* TASK MATERIAL *

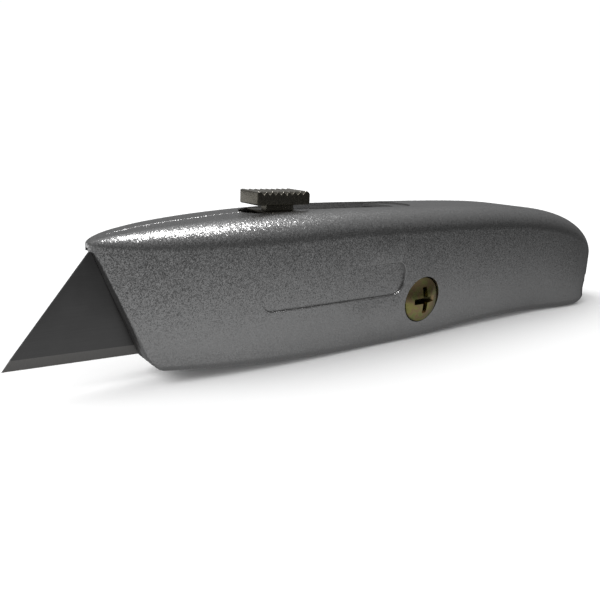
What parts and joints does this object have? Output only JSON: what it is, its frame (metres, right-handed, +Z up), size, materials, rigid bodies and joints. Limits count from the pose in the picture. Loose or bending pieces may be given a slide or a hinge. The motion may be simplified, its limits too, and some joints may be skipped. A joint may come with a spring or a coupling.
{
  "type": "utility knife",
  "caption": "Retractable utility knife: two-half die-cast body, sliding blade carrier with thumb button, trapezoid blade and spare blade store.",
  "frame": {"origin": "bottom centre of the knife's box, with the blade fully out and the belly on the ground plane", "axes": "+X from the blade's point to the tail, +Y to the right-hand side of the knife, +Z up, towards the thumb button"},
  "size_m": [0.1644, 0.0206, 0.0338],
  "materials": {
    "silver_paint": "metal-flake silver paint, semi-gloss",
    "yellow_passivated": "yellow passivated zinc plate, glossy",
    "dark_nickel": "dark nickel plate over a cast surface",
    "blade_steel": "oiled hardened strip, ground edge",
    "bare_zinc": "bare zinc casting",
    "spring_steel": "tempered strip",
    "tray_plastic": "moulded black plastic"
  },
  "bodies": {
    "left_half": {"left_shell": "silver_paint", "spare_blade_tray": "tray_plastic", "tray_spring": "spring_steel", "spare_blade_1": "blade_steel", "spare_blade_2": "blade_steel", "spare_blade_3": "blade_steel", "spare_blade_4": "blade_steel", "spare_blade_5": "blade_steel"},
    "right_half": {"right_shell": "silver_paint"},
    "screw": {"body_screw": "yellow_passivated"},
    "carrier": {"blade_carrier": "bare_zinc", "blade": "blade_steel", "blade_studs": "spring_steel", "detent_leaf": "spring_steel", "leaf_rivets": "spring_steel", "button_pin": "spring_steel"},
    "button": {"thumb_button": "dark_nickel"}
  },
  "joints": [
    {"name": "blade_slide", "type": "slide", "parent": "left_half", "child": "carrier", "axis": [1, 0, 0], "range_m": [0, 0.0228], "deforming": ["detent_leaf"]},
    {"name": "button_press", "type": "slide", "parent": "carrier", "child": "button", "axis": [0, 0, -1], "range_m": [0, 0.001], "stiffness_N_per_m": 1500, "springref_m": -0.001},
    {"name": "screw_turn", "type": "hinge", "parent": "left_half", "child": "screw", "pos_m": [0.0039, 0, 0.0096], "axis": [0, 1, 0], "continuous": true},
    {"name": "half_lift_off", "type": "slide", "parent": "left_half", "child": "right_half", "axis": [0, 1, 0], "range_m": [0, 0.03]}
  ]
}
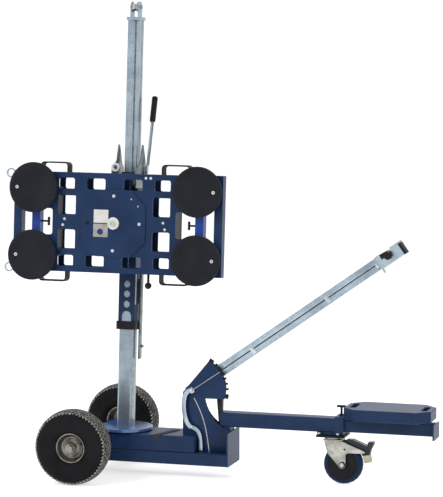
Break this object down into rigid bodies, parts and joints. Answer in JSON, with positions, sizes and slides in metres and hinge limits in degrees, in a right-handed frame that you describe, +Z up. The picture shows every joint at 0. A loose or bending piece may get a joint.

* WORK REQUIRED *
Copy down every line of the entries containing the word "materials".

* COMPLETE OUTPUT *
What parts and joints does this object have? Output only JSON: what it is, its frame (metres, right-handed, +Z up), size, materials, rigid bodies and joints. Limits count from the pose in the picture. Loose or bending pieces may be given a slide or a hinge. The motion may be simplified, its limits too, and some joints may be skipped. A joint may come with a spring or a coupling.
  "materials": {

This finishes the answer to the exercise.